History of the Peloponnesian War

Thucydides

Thucydides, Vol. 1-4. Smith, Charles Foster, translator. London and Cambridge, MA: Heinemann and Harvard University Press, 1919-1923.

Meanwhile Hippocrates levied all the forces of Athens, both citizens and resident aliens, and such foreigners as were in the city. But he arrived at Delium too late, after the Boeotians had already withdrawn from Siphae. Then, after settling his army in camp, he proceeded to fortify Delium in the following manner.
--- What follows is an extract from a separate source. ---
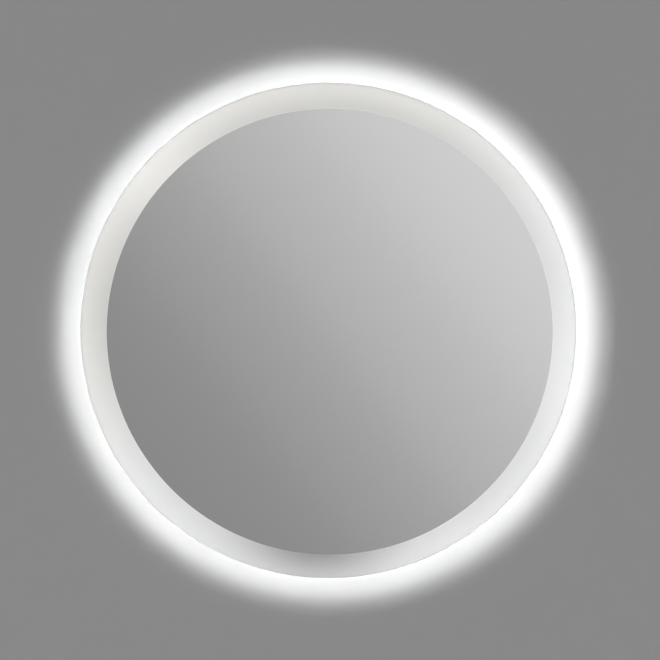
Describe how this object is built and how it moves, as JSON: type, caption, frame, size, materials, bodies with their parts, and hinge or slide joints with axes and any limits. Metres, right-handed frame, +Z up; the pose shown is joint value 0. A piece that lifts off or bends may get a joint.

They dug a ditch round the temple and the sacred precinct and threw up the earth from the ditch to serve for a wall, fixing stakes along it; and cutting down the grape-vines round the sanctuary, they threw them in, as well as stones and bricks from the neighboring homesteads which they pulled down, and in every way strove to increase the height of the fortification. Wooden towers, too, were erected wherever there was occasion for them and no temple-structure was ready to hand;

for the cloister that once existed had fallen down. Beginning on the third day after they started from home, they worked that day and the fourth and until dinner-time on the fifth.

Then, when most of it had been finished, the main body withdrew from Delium about ten stadia on their way home; and most of the light-armed troops went straight on, while the hoplites grounded arms and halted there. Hippocrates, however, remained behind and was busy posting pickets and arranging to complete whatever was unfinished about the outwork.